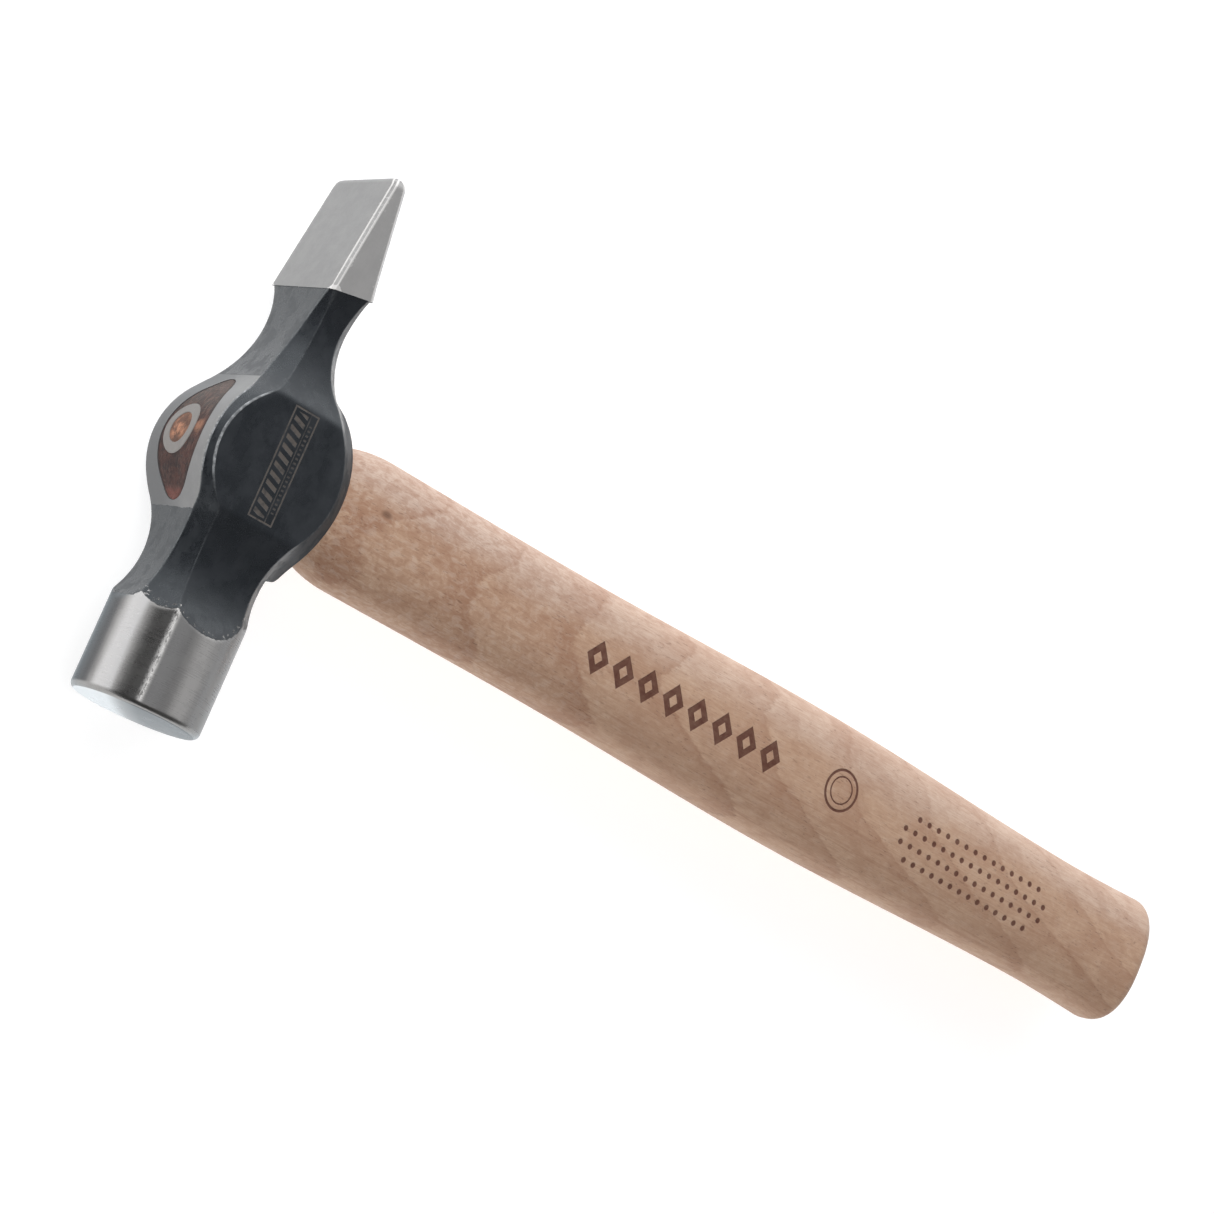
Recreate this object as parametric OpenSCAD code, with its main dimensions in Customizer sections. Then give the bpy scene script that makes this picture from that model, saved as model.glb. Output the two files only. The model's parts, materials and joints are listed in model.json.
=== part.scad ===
// Cross peen hammer: a forged octagonal head on a wooden handle, held by a
// wooden wedge and a steel ring wedge.
// Origin: the centre of the eye, where the handle's axis crosses the head's.
// +X runs down the handle to the butt, +Y along the head to the pein, and
// +Z is square to both, out of one cheek. Millimetres.

/* [Head] */
// From the head's centre line up to the crown, over the eye
crown_h = 15.05; // [14.7:0.05:15.4]
// Width across the two flat cheeks
cheek_w = 25.2; // [24.8:0.2:26.4]
// From the centre line to the crown facet, at the waist towards the poll
poll_waist = 9.45; // [9:0.05:9.8]
// From the centre line to the crown facet, at the waist towards the pein
pein_waist = 4.5; // [4.3:0.05:4.6]

/* [Poll] */
// Diameter of the round poll
poll_d = 26.1; // [25.8:0.1:27]
// From the eye's centre to the striking face
poll_reach = 52.5; // [48:0.5:58]
// Bevel around the striking face
face_bevel = 1.3; // [0.5:0.1:2]

/* [Pein] */
// From the eye's centre to the shoulder of the pein
pein_start = 35.6; // [35:0.1:37]
// From the eye's centre to the pein's edge
pein_reach = 60.8; // [56:0.2:64]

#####

#### Required task:
Give the complete listing a second time, exactly as it reads.

#### Expected output:
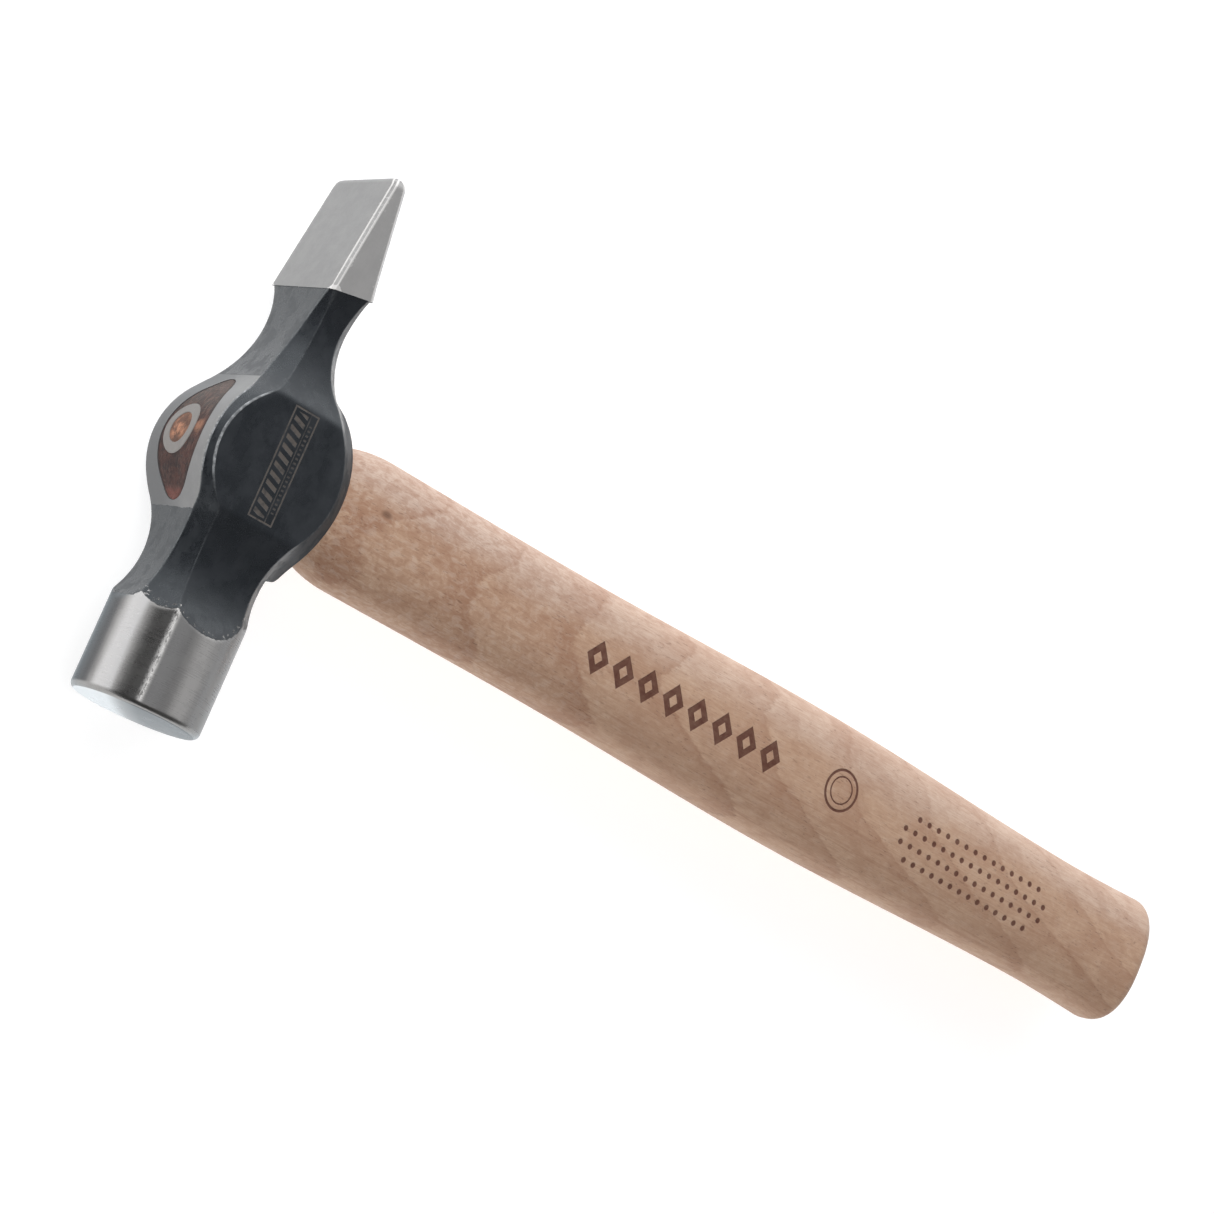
Recreate this object as parametric OpenSCAD code, with its main dimensions in Customizer sections. Then give the bpy scene script that makes this picture from that model, saved as model.glb. Output the two files only. The model's parts, materials and joints are listed in model.json.
=== part.scad ===
// Cross peen hammer: a forged octagonal head on a wooden handle, held by a
// wooden wedge and a steel ring wedge.
// Origin: the centre of the eye, where the handle's axis crosses the head's.
// +X runs down the handle to the butt, +Y along the head to the pein, and
// +Z is square to both, out of one cheek. Millimetres.

/* [Head] */
// From the head's centre line up to the crown, over the eye
crown_h = 15.05; // [14.7:0.05:15.4]
// Width across the two flat cheeks
cheek_w = 25.2; // [24.8:0.2:26.4]
// From the centre line to the crown facet, at the waist towards the poll
poll_waist = 9.45; // [9:0.05:9.8]
// From the centre line to the crown facet, at the waist towards the pein
pein_waist = 4.5; // [4.3:0.05:4.6]

/* [Poll] */
// Diameter of the round poll
poll_d = 26.1; // [25.8:0.1:27]
// From the eye's centre to the striking face
poll_reach = 52.5; // [48:0.5:58]
// Bevel around the striking face
face_bevel = 1.3; // [0.5:0.1:2]

/* [Pein] */
// From the eye's centre to the shoulder of the pein
pein_start = 35.6; // [35:0.1:37]
// From the eye's centre to the pein's edge
pein_reach = 60.8; // [56:0.2:64]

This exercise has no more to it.